After the New Year’s Eve events in Cologne, voices have been raised claiming refugees and migrants would endanger the safety of “German women”. Do you consider this statement reasonable?
Metz-Rolshausen: Not at all. It is absolutely unjustified to accuse the refugees per se to be violent. From a statistical point of view, a women is at a higher risk of being abused in her marriage than by any refugee in the streets. In reality, it is a societal problem. At the Cologne carnival or the Oktoberfest there is a lot of sexual harassment as well. Strangely enough, it appears to be [more] accepted there overall. I think that [with] New Year’s Eve, more women came forward, because they realised: “I am not the only one!“
In Germany, there is a terrifyingly high number of cases of domestic abuse. About eight out of nine of the victims are women. That makes 80% women and 20% men. There are also lots of shelter homes for the victims to be found in Germany. However, percentagewise, far less than 20% of these shelters are open to men. Do you have an explanation for that?

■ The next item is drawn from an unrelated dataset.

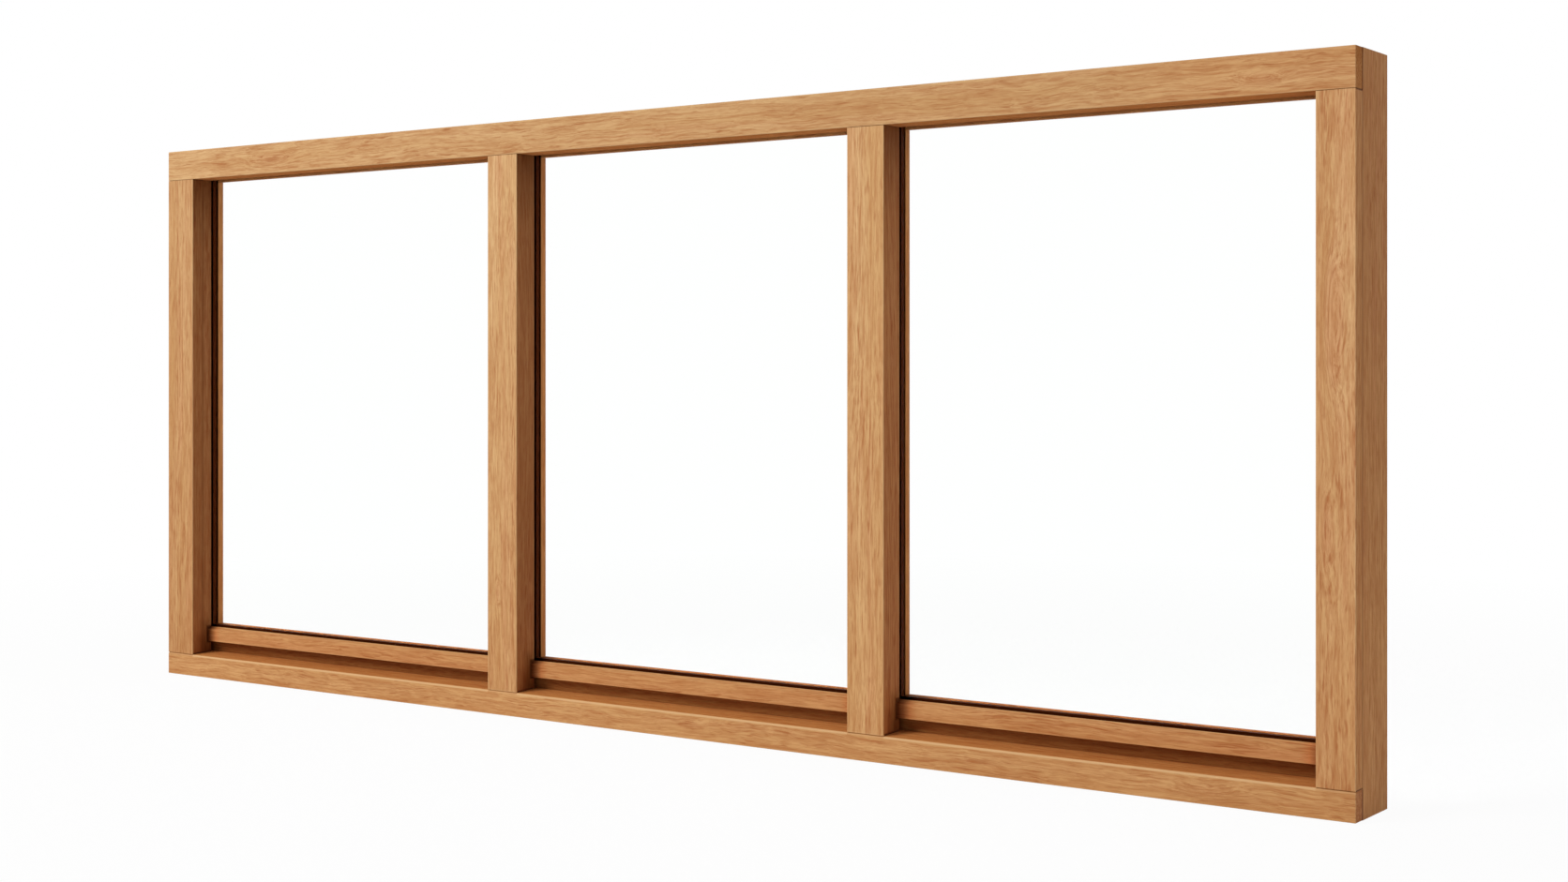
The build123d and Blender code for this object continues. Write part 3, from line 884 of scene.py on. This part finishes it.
def on_sides(back, tone, top_tone):
    """Tints of the two outer sides, from behind the front face to a depth."""
    return (
        Zone(tone, (SIDE_FROM, BEHIND_FRONT, -FAR), (FAR, back, FAR), CRISP, top_tone),
        Zone(tone, (-FAR, BEHIND_FRONT, -FAR), (-SIDE_FROM, back, FAR), CRISP, top_tone),
    )


# Zones of the boards, each with its tone, the corners of its box and its border. Most of them paint
# shade.
# Darker and redder toward the foot.
RISE = Zone("foot_tone", (-SIDE_FROM, -FAR, -FAR), (SIDE_FROM, FAR, FAR), CRISP, "head_tone")
# Painted shade on the wood inside the openings.
OPENING = inside("recess_tone", -FAR, UNDER_TOP, SOFT)
# Painted shade on the top of the sill.
SILL_TOP = inside("sill_top_tone", ABOVE_BASE, FAR, SOFT)
# Painted shade under the head.
SOFFIT_SHADE = inside("soffit_tone", -FAR, UNDER_TOP, SOFT)
# Painted shade on the posts toward the head.
TOP_FADE_SHADE = toward_head("top_fade_tone", 0.66, 0.86)
# Painted shade in the corners under the head.
TOP_CORNER_SHADE = toward_head("top_corner_tone", 0.833, SOFFIT)
# Painted shade in the corners at the foot of the openings.
FOOT_CORNER_SHADE = inside("corner_tone", -FAR, 0.085, 0.045)
# Painted shade on the step of the sill under the weather bars.
RISER_SHADE = Zone(
    "riser_tone", (-SIDE_FROM, -0.0075, ABOVE_BASE), (SIDE_FROM, 0.010, RISER_TOP), SMOOTH)
# Painted shade of the recess on the weather bars.
BAR_RECESS_SHADE = Zone("bar_tone", LOWEST, HIGHEST, SMOOTH)
# Painted contact shadow on the posts beside the ends of the weather bars.
BAR_CONTACT_SHADE = Zone("contact_tone", (-SIDE_FROM, -0.0262, 0.060), (SIDE_FROM, -0.010, 0.096), 0.0030)
BAR_SHADE = Zone("shade_tone", (-SIDE_FROM, -0.046, -FAR), (SIDE_FROM, -0.010, 0.112), 0.022)
SILL_FADE = 0.30
HEAD_FADE = 0.20
SILL_ENDS = (
    Zone("sill_end_tone", LOWEST, (-0.25, FAR, FAR), SILL_FADE),
    Zone("sill_end_tone", (0.50, -FAR, -FAR), HIGHEST, SILL_FADE),
)
HEAD_END = Zone("head_end_tone", (0.80, -FAR, -FAR), HIGHEST, HEAD_FADE)
POST_ZONES = (RISE, OPENING, TOP_FADE_SHADE, TOP_CORNER_SHADE, FOOT_CORNER_SHADE, BAR_SHADE, BAR_CONTACT_SHADE)
# Painted shade on the outer sides of the frame.
SIDE_SHADES = on_sides(FAR, "side_tone", "side_top_tone")
LAP_ENDS = on_sides(LAP_LIMIT, "lap_tone", "lap_top_tone")

# A figure is given by its place, stretch and rise
FRAME_BOARDS = {
    "head": Board(
        upright=False, seed=(3.1, 1.7, 5.9), pith=(0.0, 0.115, 0.014), ripple=0.011,
        figures=(((-0.90, -0.059, -0.002), (16.0, 20.0, 75.0), 0.011),
                 ((1.07, -0.059, -0.006), (30.0, 20.0, 110.0), 0.010)),
        lines=LAP_END_LINES, zones=(SOFFIT_SHADE, HEAD_END) + SIDE_SHADES + LAP_ENDS,
        tint=(0.955, 0.988, 1.0), shine=0.0, redness=0.30),
    "sill": Board(
        upright=False, seed=(10.4, 1.7, 5.9), pith=(0.0, 0.12, -0.02), ripple=0.011,
        figures=(((0.99, -0.059, -0.020), (22.0, 20.0, 90.0), 0.009),),
        lines=LAP_END_LINES + NOSE_HIGHLIGHTS,
        zones=(RISE, SILL_TOP, RISER_SHADE) + SILL_ENDS + SIDE_SHADES + LAP_ENDS,
        tint=(1.068, 1.113, 1.105), redness=0.20),
    "left_jamb": Board(
        upright=True, seed=(11.3, 2.9, 0.6), pith=(0.0, 0.13, 0.30), ripple=0.002, lines=JAMB_LINES,
        zones=POST_ZONES + SIDE_SHADES, tint=(0.955, 0.985, 0.985), length=1.25, depth=0.96),
    "right_jamb": Board(
        upright=True, seed=(15.4, 2.9, 0.6), pith=(0.0, 0.10, -0.004), ripple=0.004, lines=JAMB_LINES,
        figures=(((0.15, -0.059, -0.002), (11.0, 20.0, 75.0), 0.016),
                 ((-0.13, -0.059, -0.012), (16.0, 20.0, 90.0), 0.010)),
        zones=POST_ZONES + SIDE_SHADES, tint=(1.055, 1.085, 1.10), length=1.4),
    "left_mullion": Board(
        upright=True, seed=(19.5, 2.9, 0.6), pith=(0.0, 0.14, 0.25), ripple=0.002, lines=POST_LINES,
        figures=(((-0.31, -0.044, -0.010), (38.0, 20.0, 150.0), 0.009),),
        zones=POST_ZONES, tint=(1.05, 1.13, 1.17), length=1.25, depth=0.93),
    "right_mullion": Board(
        upright=True, seed=(23.6, 2.9, 0.6), pith=(0.0, 0.12, -0.28), ripple=0.002, lines=POST_LINES,
        zones=POST_ZONES, tint=(1.055, 1.115, 1.125), length=1.25, depth=1.09),
}


# Operators, one for each group of like pieces

class WINDOW_OT_finish_frame(bpy.types.Operator):
    """Finish the head, the sill, the jambs and the mullions in oiled oak"""

    bl_idname = "oak_window.finish_frame"
    bl_label = "Finish the frame"

    def execute(self, context):
        for node, board in FRAME_BOARDS.items():
            ease(dress(node, oak_material(node, board)), FRAME_EDGE)
        return {"FINISHED"}


# Tone, reach and border of the painted shadow at the ends of the weather bars
BAR_END_SHADES = (("bar_blush_tone", 0.036, 0.014), ("bar_end_tone", 0.023, 0.020))
# Tint of each bead, and how strongly its edges are lightened for wear and a painted highlight
BEAD_LOOKS = {
    "top_bead": ((1.05, 1.06, 0.98), 0.45),
    # The bottom bead's darker tint and faint edges paint the shade on its front, seen through the glass.
    "bottom_bead": ((0.98, 0.95, 0.74), 0.10),
    "left_bead": ((1.38, 1.48, 1.48), 0.45),
    "right_bead": ((1.38, 1.48, 1.48), 0.45),
}


class WINDOW_OT_finish_bars(bpy.types.Operator):
    """Finish the weather bars in oiled oak"""

    bl_idname = "oak_window.finish_bars"
    bl_label = "Finish the weather bars"

    def execute(self, context):
        for index, light in enumerate(LIGHTS):
            node = light + "_weather_bar"
            seed = (31.7 + 5.3 * index, 4.4, 2.2)
            low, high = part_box(node)
            ends = ()
            for tone, reach, border in BAR_END_SHADES:
                ends += (
                    Zone(tone, LOWEST, (low[0] + reach, FAR, FAR), border),
                    Zone(tone, (high[0] - reach, -FAR, -FAR), HIGHEST, border),
                )
            board = Board(
                upright=False, seed=seed, pith=(0.0, 0.09, 0.01), ripple=0.008,
                zones=(RISE, BAR_RECESS_SHADE) + ends, tint=(1.045, 1.09, 1.09))
            ease(dress(node, oak_material(node, board)), SMALL_EDGE)
        return {"FINISHED"}


class WINDOW_OT_finish_beads(bpy.types.Operator):
    """Finish the glazing beads in oiled oak"""

    bl_idname = "oak_window.finish_beads"
    bl_label = "Finish the glazing beads"

    def execute(self, context):
        for index, light in enumerate(LIGHTS):
            for order, name in enumerate(LEVEL_BEADS + SIDE_BEADS):
                node = light + "_" + name
                seed = (51.9 + 3.7 * index, 6.1 + 2.3 * order, 1.3)
                tint, wear_and_highlight = BEAD_LOOKS[name]
                board = Board(
                    upright=name in SIDE_BEADS, seed=seed, pith=(0.0, 0.07, 0.02), ripple=0.003,
                    zones=(RISE, OPENING), tint=tint, wear_and_highlight=wear_and_highlight)
                ease(dress(node, oak_material(node, board)), SMALL_EDGE)
        return {"FINISHED"}


class WINDOW_OT_finish_glass(bpy.types.Operator):
    """Finish the two panes of each light in clear glass"""

    bl_idname = "oak_window.finish_glass"
    bl_label = "Finish the glass"

    def execute(self, context):
        glass = glass_material()
        for light in LIGHTS:
            dress(light + "_outer_pane", glass)
            dress(light + "_inner_pane", glass)
        return {"FINISHED"}


# Piece and setting of each seal, with its material's name, roughness and speckle
SEALS = (
    ("spacer", "spacer", "Dark warm edge spacer", 0.55, 900.0),
    ("outer_tape", "outer_tape", "Dark foam tape", 0.85, 2200.0),
    ("inner_tape", "inner_tape", "Brown foam tape", 0.85, 2200.0),
    ("setting_blocks", "packer", "Plain plastic packer", 0.5, 500.0),
)


class WINDOW_OT_finish_seals(bpy.types.Operator):
    """Finish the spacers, the glazing tapes and the packers"""

    bl_idname = "oak_window.finish_seals"
    bl_label = "Finish the seals"

    def execute(self, context):
        glazing = settings().glazing
        for name, setting, label, roughness, speckle in SEALS:
            seal = dull_material(label, tuple(getattr(glazing, setting)), roughness, speckle)
            for light in LIGHTS:
                dress(light + "_" + name, seal)
        return {"FINISHED"}


# Studio

FLOOR_SIZE = 60.0
FLOOR_DROP = 0.0004
FLOOR_COLOUR = (0.86, 0.86, 0.86)
FLOOR_ROUGHNESS = 0.9

# Share of plain backdrop in the floor near the window, and where it grows to all of it
LIFT_NEAR = 0.95
FADE_FROM = 1.6
FADE_TO = 3.4

LAMP_PLACE = (-4.0, -7.2, 6.2)
LAMP_AIM = (0.0, 0.0, 0.5)
LAMP_SIZE = (4.0, 4.0)


def seen_directly(tree):
    """1 for rays that show the backdrop itself, to the camera, in gloss or through glass."""
    path = place(tree, "ShaderNodeLightPath").outputs
    shown = maths(tree, "MAXIMUM", path["Is Camera Ray"], path["Is Glossy Ray"])
    return maths(tree, "MAXIMUM", shown, path["Is Transmission Ray"])


def make_world(studio):
    """Soft light from all around, with a white backdrop."""
    world = bpy.data.worlds.new("Studio")
    bpy.context.scene.world = world
    world.use_nodes = True
    tree = world.node_tree
    tree.nodes.clear()
    soft = place(tree, "ShaderNodeBackground", {"Color": opaque(WHITE), "Strength": studio.ambient})
    white = place(tree, "ShaderNodeBackground", {"Color": opaque(studio.backdrop), "Strength": 1.0})
    mix = place(tree, "ShaderNodeMixShader", {
        0: seen_directly(tree), 1: soft.outputs[0], 2: white.outputs[0]})
    output = place(tree, "ShaderNodeOutputWorld")
    tree.links.new(mix.outputs[0], output.inputs["Surface"])


def make_floor(studio):
    """Plain pale floor that keeps a soft shadow of the window."""
    half = FLOOR_SIZE / 2
    mesh = bpy.data.meshes.new("Floor")
    corners = [(-half, -half, -FLOOR_DROP), (half, -half, -FLOOR_DROP),
               (half, half, -FLOOR_DROP), (-half, half, -FLOOR_DROP)]
    mesh.from_pydata(corners, [], [(0, 1, 2, 3)])
    floor = bpy.data.objects.new("Floor", mesh)
    bpy.context.scene.collection.objects.link(floor)
    material, tree, shader, surface = new_material("Pale floor")
    shader.inputs["Base Color"].default_value = opaque(FLOOR_COLOUR)
    shader.inputs["Roughness"].default_value = FLOOR_ROUGHNESS
    shader.inputs["Specular IOR Level"].default_value = 0.0
    glow = place(tree, "ShaderNodeEmission", {"Color": opaque(studio.backdrop), "Strength": 1.0})
    here = place(tree, "ShaderNodeTexCoord").outputs["Object"]
    far = remap(tree, vectors(tree, "LENGTH", here), FADE_FROM, FADE_TO, LIFT_NEAR, 1.0)
    lift = maths(tree, "MULTIPLY", seen_directly(tree), far)
    mix = place(tree, "ShaderNodeMixShader", {0: lift, 1: shader.outputs[0], 2: glow.outputs[0]})
    tree.links.new(mix.outputs[0], surface)
    mesh.materials.append(material)


def make_lamp(name, at, toward, size, power):
    """Large soft lamp that points at a place."""
    lamp = bpy.data.lights.new(name, "AREA")
    lamp.shape = "RECTANGLE"
    lamp.size, lamp.size_y = size
    lamp.energy = power
    holder = bpy.data.objects.new(name, lamp)
    holder.location = at
    holder.rotation_euler = (Vector(toward) - Vector(at)).to_track_quat("-Z", "Y").to_euler()
    bpy.context.scene.collection.objects.link(holder)


def make_camera(studio):
    """Level camera to the right of the window."""
    data = bpy.data.cameras.new("Camera")
    data.sensor_width = 36.0
    data.lens = studio.lens
    data.shift_y = studio.shift
    data.clip_end = 200.0
    camera = bpy.data.objects.new("Camera", data)
    camera.location = studio.camera_place
    camera.rotation_euler = (math.pi / 2, 0.0, studio.camera_turn)
    bpy.context.scene.collection.objects.link(camera)
    bpy.context.scene.camera = camera


class WINDOW_OT_set_stage(bpy.types.Operator):
    """Set up the floor, the soft light and the camera"""

    bl_idname = "oak_window.set_stage"
    bl_label = "Set up the studio"

    def execute(self, context):
        studio = settings().studio
        make_world(studio)
        make_floor(studio)
        make_lamp("Key lamp", LAMP_PLACE, LAMP_AIM, LAMP_SIZE, studio.key)
        make_camera(studio)
        context.scene.view_settings.view_transform = "Standard"
        return {"FINISHED"}


class WINDOW_PT_panel(bpy.types.Panel):
    """Sidebar panel that lists the settings and the steps"""

    bl_idname = "WINDOW_PT_panel"
    bl_label = "Oak window"
    bl_space_type = "VIEW_3D"
    bl_region_type = "UI"
    bl_category = "Oak window"

    def draw(self, context):
        chosen = settings()
        for group in (chosen.oak, chosen.glazing, chosen.studio):
            box = self.layout.box()
            for name in group.__annotations__:
                box.prop(group, name)
        for step in STEPS:
            self.layout.operator(step.bl_idname)


STEPS = (
    WINDOW_OT_finish_frame,
    WINDOW_OT_finish_bars,
    WINDOW_OT_finish_beads,
    WINDOW_OT_finish_glass,
    WINDOW_OT_finish_seals,
    WINDOW_OT_set_stage,
)
CLASSES = (OakSettings, GlazingSettings, StudioSettings, OakWindowSettings, *STEPS, WINDOW_PT_panel)


def register():
    for each in CLASSES:
        bpy.utils.register_class(each)
    bpy.types.Scene.oak_window = PointerProperty(type=OakWindowSettings)


def unregister():
    del bpy.types.Scene.oak_window
    for each in reversed(CLASSES):
        bpy.utils.unregister_class(each)


def main():
    """Finishes the window and sets up its studio."""
    register()
    bpy.ops.oak_window.finish_frame()
    bpy.ops.oak_window.finish_bars()
    bpy.ops.oak_window.finish_beads()
    bpy.ops.oak_window.finish_glass()
    bpy.ops.oak_window.finish_seals()
    bpy.ops.oak_window.set_stage()


if __name__ == "__main__":
    main()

Metz-Rolshausen: Because it is a huge taboo! For a long time, it [has been] known that our society has huge issues with domestic violence. Before, people were convinced that women were the only victims, but by now we know that men can be in need of protection as well. Aid to men that have been abused must be given by other men. Nevertheless, acceptance for homosexual behaviour has been increasing vastly during these past years and I think that society is also becoming more sensitised to this.
If this movement grows even more, do you believe that one day, women will be equal to men, that your job and the entire UN Women won’t be need?
Metz-Rolshausen: Oh yes, sure! I will probably not see it until I retire; yes, not in my lifetime, but gradually, that time will come, I am certain. What is our slogan again? “Planet 50/50 by 2030!“
Wow, what an ambitious goal!
Metz-Rolshausen: Yes, it is the end of the “Agenda 2030”. I think sooner or later we will accomplish that.
Sounds like the perfect closing words. Ms. Metz-Rolshausen, thank you very much for this interview!